Within a minute, I opened a book to a page that provided all sorts of grist for the imagination-mill. You can expect my novel sometime around 2020.

After that score, I browsed for books on my wishlist, and ended up finding a bunch of little treasures on the cheap —

Waiting for the Weekend – Witold Rybczynski

Elvis Costello’s Armed Forces – Frank Bruno (from the 33 1/3 series of books-about-albums)

Prince’s Sign O’ the Times – Michelangelos Matos (ditto)

Master of the Senate: The Years of Lyndon Johnson, Vol. 3 – Robert Caro

The Great Game: The Struggle for Empire in Central Asia – Peter Hopkirk

— for a grand total of $35!

Now it’s on to a nice, relaxing weekend of wrapping up the annual NBA preview, reading Middlemarch, and, um, sleeping.

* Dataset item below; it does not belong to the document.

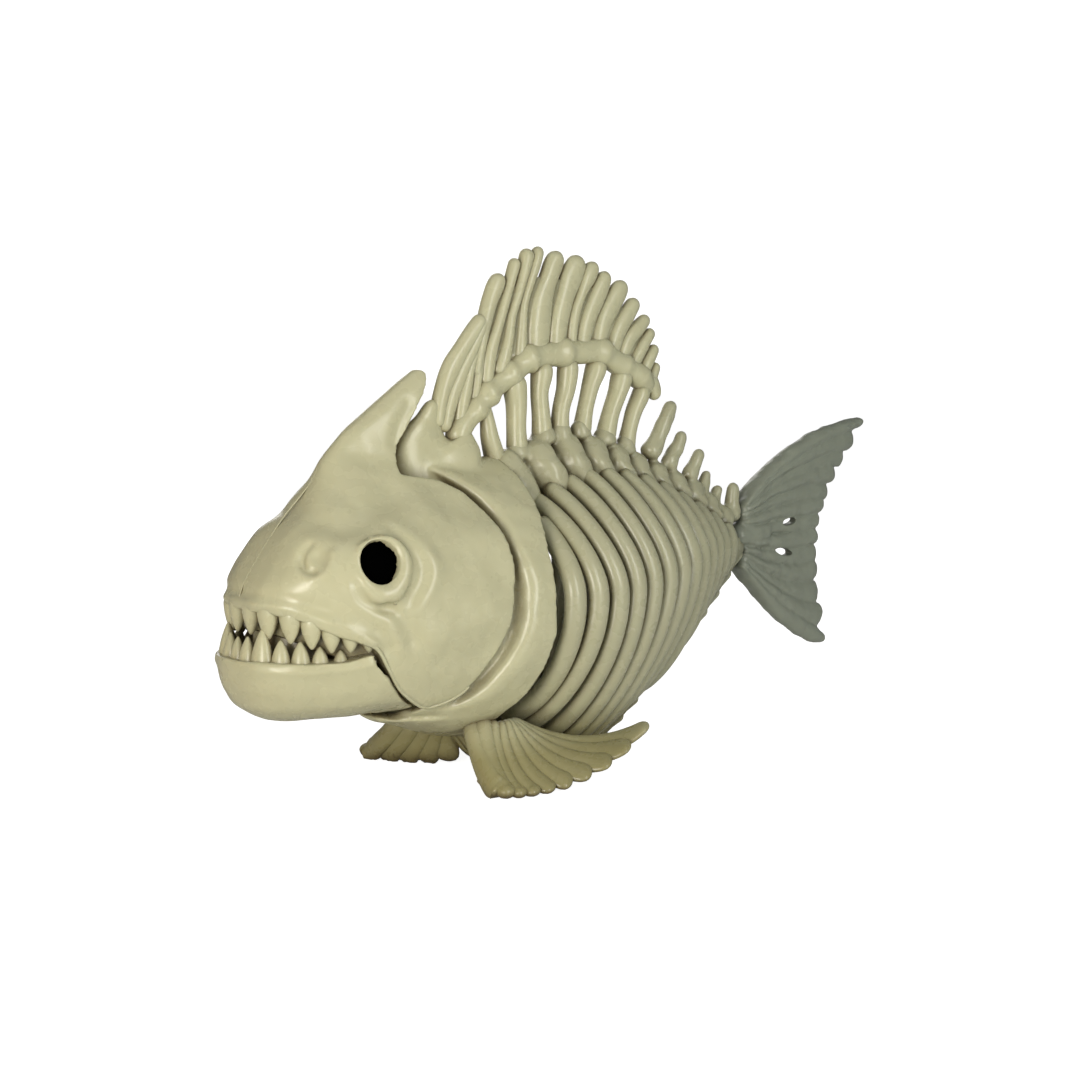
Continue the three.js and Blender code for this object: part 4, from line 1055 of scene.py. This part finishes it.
DORSAL_BAR = [  # x, z, radius along the knuckled bar
    [-66.5, 124.5, 3.8], [-63.3, 131, 4.1], [-58.5, 136.2, 3.9], [-56.2, 138.3, 4.5], [-53.2, 141.4, 4.0],
    [-50.3, 144.2, 5.0], [-47.2, 146.6, 4.0], [-42.7, 149.5, 4.1], [-39.6, 151.6, 4.9],
    [-36.5, 153.4, 4.1], [-34, 155.4, 4.3], [-30.8, 157.2, 5.3], [-27.4, 158.0, 4.4], [-22, 158.7, 4.3],
    [-17, 159.2, 4.5], [-13.2, 159.6, 5.4], [-9.6, 159.8, 4.4], [-4, 159.9, 4.3], [2, 160.2, 4.4],
    [6.4, 159.7, 5.3], [10.2, 158.0, 4.2], [15, 155.6, 4.2], [18.4, 154.2, 4.7], [21.4, 152.9, 4.0],
    [25.2, 151.1, 4.3], [28.0, 149.4, 4.5], [30.6, 147.2, 3.6], [33.7, 144.7, 3.2],
]


def ray_rows(rows, depth):
    """Bars of oval section: the radius seen at the viewing angle, and the depth, give the half-width."""
    result = []
    for x, z, seen in rows:
        seen = 1.05 * seen + 0.75
        thin = min(depth, 1.05 * seen)
        across = max(seen**2 - (thin * math.sin(VIEW_TURN)) ** 2, 0.5 * seen**2)
        result.append([x, 0.0, z, math.sqrt(across) / math.cos(VIEW_TURN), thin])
    return result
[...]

So don’t call, is what I’m saying.

Yucky promotions

I think Wal-Mart’s “Hot Release Tuesday” may be the grossest name ever for a promotion, but today actually sees a couple of releases that I’m enthused about:

War and Peace – A new Tolstoy translation by Pevear & Volokhonsky! This pair jump-started the wave of new translations of the Russians with their 1990 edition of Dostoevsky’s The Brothers Karamazov, the hardcover of which was the most expensive novel I ever bought (as far as I can recall)! Here’s a short essay from Richard Pevear on how he and his partner Larissa work.

Oblivion with Bells – A new record from Underworld! My wife better stock up on Lamictal or some other anti-epileptic drug, since those beats tend to mess with her head pretty badly.

Schulz and Peanuts – David Michaelis’ biography of Charles Schulz will likely be the first bio I read since David Guralnick’s treatment of Sam Cooke, proving that I have some pretty odd tastes, I guess.

I thought I’d try to make this a regular feature, but I discovered that

  1. I couldn’t come up with a single DVD release that would make this list, as I have no interest in Transformers, Studio 60 on the Sunset Strip or A Mighty Heart, which convinced me that
  2. there aren’t enough new books, records, movies coming out each Tuesday that interest me.